How Delta tables work
All new tables in Databricks are, by default created as Delta tables. A Delta table stores data as a directory of files in cloud object storage and registers that table’s metadata to the metastore within a catalog and schema. All Unity Catalog managed tables and streaming tables are Delta tables.
Delta tables contain rows of data that can be queried and updated using SQL,Python and Scala APIs. Delta tables store metadata in the open source Delta Lake format. As a user, you can treat these tables much as you would tables in a database - you can insert, update, delete and merge data into them. Databricks takes care of storing and organizing the data in a manner that supports efficient operations. Since the data is stored in the open Delta Lake format, you can read it and write it from many other products besides Databricks.
While it is possible to create tables on Databricks that don’t use Delta Lake, those tables don’t provide the transactional guarantees or optimized performance of Delta tables. For more information about other table types that use formats other than Delta Lake, see What is a table?.
The following sample code creates a Delta table from the sample NYC taxi trips datasets, filtering down to rows that contain a fare greater than $10. This table isn’t updated when new rows are added or updated in samples.nyctaxi.trips
:
filtered_df = (
spark.read.table("samples.nyctaxi.trips")
.filter(col("fare_amount") > 10.0)
)
filtered_df.write.saveAsTable("catalog.schema.filtered_taxi_trips")
You can now query this Delta table using languages like SQL or Python.
Delta tables and regular views
A view is the result of a query over one or more tables and views in Unity Catalog. You can create a view from tables and from other views in multiple schemas and catalogs.
A regular view is a query whose result is recomputed every time the view is queried. The primary benefit of a view is that it allows you to hide the complexity of the query from users, because they can query the view like a regular table. However, because regular views are recomputed every time a query runs, they can be expensive for complex queries or queries that process a lot of data.

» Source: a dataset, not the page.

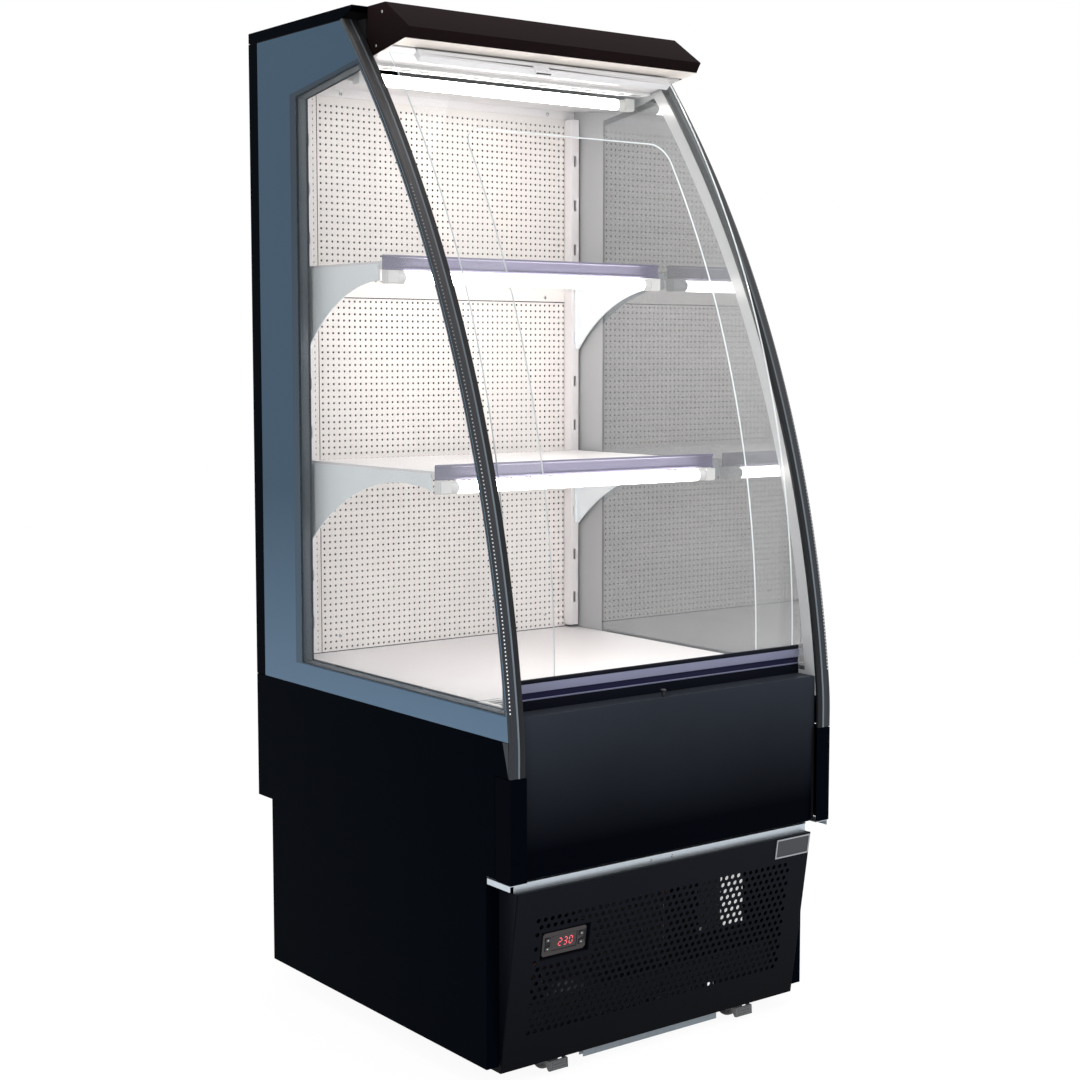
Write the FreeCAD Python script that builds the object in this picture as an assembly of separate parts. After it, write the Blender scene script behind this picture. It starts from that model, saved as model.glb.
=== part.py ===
import FreeCAD, Part
import math
import os
from FreeCAD import Vector

# Open multideck display fridge on castors.
# X runs across the front, +Y points to the back and +Z up. The origin is on the floor,
# under the middle of the cabinet. "depth" is always measured from the foremost face.

os.makedirs("parts", exist_ok=True)

# ---------------------------------------------------------------- driving dimensions, mm
WIDTH = 600.0
DEPTH = 696.0
HEIGHT = 1511.0
HALF = WIDTH / 2
SHEET = 1.2                     # folded steel sheet

# side walls: two panes with a spacer between them
PANE = 4.0
SIDE_WALL = 25.0
INNER_FACE = HALF - SIDE_WALL   # inner face of a side wall
SIDE_GLASS_BOTTOM = 497.0
SIDE_GLASS_TOP = 1493.0
SIDE_GLASS_REAR = 668.0

# front edge of a side wall: a short blend, then one long arc leaning back
BLEND_START = 470.0
BLEND_RADIUS = 460.0
BLEND_ANGLE = 5.4
SWEEP_RADIUS = 1797.0
POST_THICKNESS = 5.0
POST_BOTTOM = 448.0
POST_TOP = 1495.0
POST_FOOT = 18.6                # depth of the wedge at a post's foot, at the top of the side panel
COVER_REACH = 36.0              # depth that the corner covers reach along the sides

# lower body
BASE_TOP = 496.0                # top edge of the black side panels
TUB_BOTTOM = 297.0              # underside of the insulated tub and of the rear step
MACHINE_FRONT = 57.0            # depth of the front edge of the lower side panels
MACHINE_REAR = 651.5
PANEL_BOTTOM = 34.0
FRONT_PANEL_DEPTH = 8.0
FRONT_PANEL_BOTTOM = 305.0
LEDGE_HEIGHT = 527.0
RAIL_DEPTH = 43.0
RAIL_TOP = 570.0
DECK_TOP = 535.0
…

The following diagram shows how regular views work.
The following sample code creates a regular view from the sample NYC taxi trips datasets, filtering down to rows that contain a fare greater than $10. This view always returns correct results even if new rows are added or existing rows are updated in samples.nyctaxi.trips
:
filtered_df = (
spark.read.table("samples.nyctaxi.trips")
.filter(col("fare_amount") > 10.0)
)
filtered_df.write.createOrReplaceTempView("catalog.schema.v_filtered_taxi_trips")
You can now query this regular view using languages like SQL or Python.